Organizations collect data for predictive analytics through a variety of methods that primarily involve gathering relevant data from different sources and ensuring its quality and usability. The first step is identifying the data needed to make informed predictions. This could include historical data on sales, customer behaviors, market trends, or operational metrics. Organizations often draw data from internal databases such as Customer Relationship Management (CRM) systems, Enterprise Resource Planning (ERP) systems, and transactional databases. Additionally, data can be sourced externally, like social media trends, market research reports, and open data initiatives.
Once the necessary data sources are identified, the next crucial step is data extraction. This involves using tools and techniques to pull data from the various sources identified earlier. For example, organizations may implement Application Programming Interfaces (APIs) to programmatically retrieve data from external systems, or they may use ETL (Extract, Transform, Load) processes to consolidate data from different internal systems into a centralized data warehouse. The collected data then undergoes cleaning and preprocessing to remove any inaccuracies, inconsistencies, or irrelevant information, ensuring that only high-quality data is used for analysis.
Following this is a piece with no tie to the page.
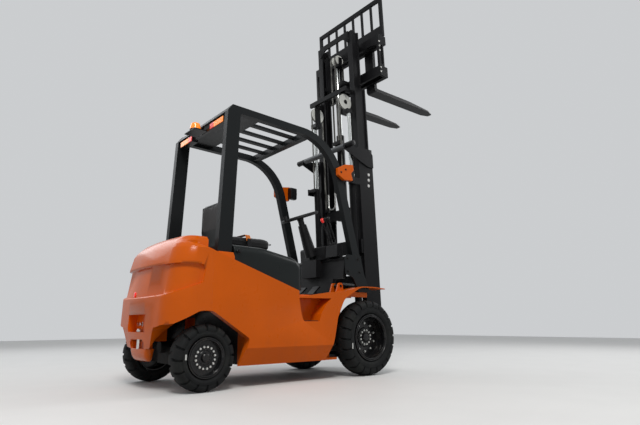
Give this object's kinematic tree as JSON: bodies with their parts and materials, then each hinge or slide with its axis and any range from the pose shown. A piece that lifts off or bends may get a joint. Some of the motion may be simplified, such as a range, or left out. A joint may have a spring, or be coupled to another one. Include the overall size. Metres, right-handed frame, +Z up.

After the data is cleaned, it is transformed into a format suitable for analysis. This might involve structuring data into tables, normalizing values, or creating new variables that capture essential trends. Once prepared, developers and data analysts apply various predictive modeling techniques, such as regression analysis or machine learning algorithms, to make predictions based on the data. Ultimately, effective collection and preparation of data empower organizations to generate actionable insights that drive decision-making and strategic planning.